3. Only two points arise for consideration is this petition. The first of them is whether an application under Order 47, Rule 1, Civil P. C. is maintainable against an order passed on an application filed for restoring the suit on file which had been dismissed for default. The other question is whether the expression 'sufficient reason' in Rule 1 of Order 47, Civil P. C. covers cases of default in appearance. It is not necessary for us to discuss at length the question of maintainability as it has been uniformly held by this Court that an application under Order 47, Rule 1, Civil P. C. in the circumstances referred to 1 above is maintainable. Even the decision reported in 41 Mys. C. C. R. 891 relied upon by the learned Munsiff does nowhere say that an application is not maintainable. Their Lordships is that decision confined their attention to the interpretation of the expression 'sufficient reason' in Rule 1 of Order 47, Civil P. C. which will be adverted to later.
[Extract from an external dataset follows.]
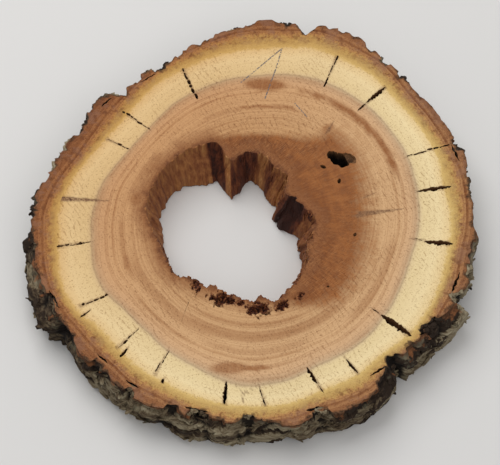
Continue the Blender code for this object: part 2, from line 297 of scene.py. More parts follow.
# Fine checks in the heartwood that stay closed: dark wedges, from an angle and radius to another.
SMEARS = (
    (359.3, 66.0, 1.8, 93.0, 2.6, 0.9), (49.8, 74.0, 51.4, 83.5, 1.3, 0.9),
    (9.0, 71.0, 10.5, 79.0, 1.0, 0.5), (175.2, 121.0, 174.4, 88.0, 2.6, 1.0),
    (267.7, 118.2, 267.8, 125.2, 0.9, 0.8), (322.0, 99.0, 321.0, 108.0, 0.7, 0.4),
    (267.7, 118.7, 264.6, 112.8, 0.6, 0.6), (267.7, 118.7, 271.6, 114.4, 0.6, 0.6),
    (50.9, 77.0, 49.3, 70.7, 1.0, 0.8),
)

# A line drawn in pencil: each stroke from x, y to x, y.
PENCIL = (
    ((19.7, 118.4), (-6.5, 93.2)), ((19.7, 118.4), (16.0, 104.0)), ((16.0, 104.0), (8.8, 81.6)),
    ((27.7, 77.8), (35.0, 68.2)),
)
PENCIL_WIDTH = 0.7

# Colour across the rings, at a ring in mm.
GROWTH_COLOURS = (
    (40, "#BF9363"), (60, "#C99E6F"), (76, "#CFA577"), (90, "#D4AA7C"), (97, "#D3AA7F"),
    (100.5, "#CFAD86"), (102.2, "#C1A782"), (103.4, "#DEC596"), (105.5, "#E6CE9B"),
    (115, "#EDD6A4"), (120.5, "#E9CD97"), (122.6, "#D6B46F"), (127.2, "#C59F5E"),
    (129.4, "#BB8B54"), (130.6, "#B08053"), (136, "#A3724A"), (150, "#80553A"),
)
# Colours from dark to light, at places on a scale of the pattern that they follow.
DARK_HEART_COLOURS = ((0.30, "#5C2E14"), (0.47, "#7C4720"), (0.62, "#9A5F30"))
WALL_COLOURS = (
    (0.08, "#34160C"), (0.28, "#5E2E19"), (0.5, "#854F2C"), (0.72, "#A8703F"), (0.95, "#C99862"),
)
# The walls of the cracks and holes: brown at the face, then painted shade, darker the deeper in.
CRACK_SHADE_COLOURS = ((0.10, "#7A5433"), (0.35, "#47301C"), (0.8, "#190F0A"))
CRUST_COLOURS = ((0.35, "#20150D"), (0.65, "#604630"))
OUTSIDE_COLOURS = (
    (0.40, "#2C2016"), (0.50, "#4E3F2E"), (0.60, "#70624B"), (0.72, "#8E8168"), (0.86, "#A99F85"),
)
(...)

4. It is, however, necessary to refer to the various decisions of this Court. The earliest decision touching the point is the one reported in 3 Mys. C. C. R. 98 where the order of the trial Court dismissing an application for review on the ground that an application under the then Section 103, Civil P C. should have been filed within the time was confirmed. In the next earliest case i.e. in 5 Mys. C. C. R. 73 which is also a Bench decision, the learned Judges held that the wording of Section 623, Civil P. C. (analogous to Order 47, Rule 1, Civil P. C.) was wide enough to cover an application for review of an ex parte order of dismissal. This decision was followed by the later decisions of this Court reported in 7 Mys. C. C. R. 93, 27 Mys. C. C. R. 132, 30 Mys. C. C. R. 30 and 5 Mys. L. J. 265 all of which except the last mentioned one are the decisions of a divisional Bench of this Court. 5 Mys, L. J. 265 is the decision of a single Judge who went the length of holding that the default in appearance of a party fell within the meaning of 'sufficient reason' in Order 47, Rule l, Civil P. C. The decision in 41 Mys. H. C. R. 391, which is also a Bench decision, on the other hand, took a contrary view and held that 'sufficient reason' in Order 47, Rule l, Civil P. C. means a reason sufficient on grounds at least analogous to those specified immediately previous to this expression in Rule 1 i.e., analogous to mistakes or errors apparent on the face of the record. From the trend of reasoning of their Lordships, it follows that absence of a party was not meant by implication to be a ground covered by the expression 'sufficient reason' in Rule l of Order 47, Civil P. C.
5. In the most recent decision of this Court which happens to be Full Bench decision Ruknul-Mulk Syed Abdul Wajid v. E. Viswanathan, C. P. No. 61 of 49-50: (A. I. R. (37) 1950 Mys. 55 F. B.), the same interpretation was given by their Lordships to the expression 'sufficient reason' in Rule l of Order 47, Civil P. C. following a Privy Council decision reported in Chhaju Ram v. Neki, A. I. R. (9) 1922 P. C. 112 : (3 Lah. 127). They further held that 'it is obvious that neither the absence of the counsel nor the refusal to take part in the arguments could be brought under the expression 'sufficient reason' as they cannot be said to be analogous to the grounds immediately preceding.'
6. Taking into consideration the reasoning given in 41 Mys. H. C. R. 391 as also the interpretation given to the expression 'sufficient reason' by their Lordships in the Full Bench case of this Court referred to above, we are of opinion that the earlier decisions referred to above (5 Mys. C. C. R. 73 . . . 30 Mys. C.C.R.30) are now no longer good law. We would not be stretching the Full Bench decision too far if we hold that the absence of the party as much as of the counsel which was the point for consideration in the Full Bench case, does not come within the purview of the expression 'sufficient reason' in Rule 1 of Order 47, Civil P. C. We are supported in our opinion by a decision reported in 52 M. L. J. 123 wherein it is clearly laid down 'default of appearance is not a 'sufficient reason' contemplated by Rule 1 of Order 47, Civil P.C., nor is it analogous to any such reason.'
This decision is again followed in a later decision 67 M. L. J. 601 where again it is held that a review may be granted only upon one of the grounds therein specified and the words 'any other sufficient reason' must be taken to mean a reason sufficient on grounds at least analogous to those specified immediately previously.
7. Before concluding it hag to be observed that the learned Munsiff who virtually dismissed the application under-revision on merits, has incorrectly concluded that the application is not maintainable. So far as maintainability of the application under Rule 1 of Order 47. Civil P. C. is concerned, there appears to be no departure in 41 Mys. H. C. R. 391 from the earlier decisions of this Court, The departure is only in respect of the ground on which the application had to be allowed.
8. In the view we have taken this petition falls and is accordingly dismissed. In the circumstances of the case, there will be no order as to costs.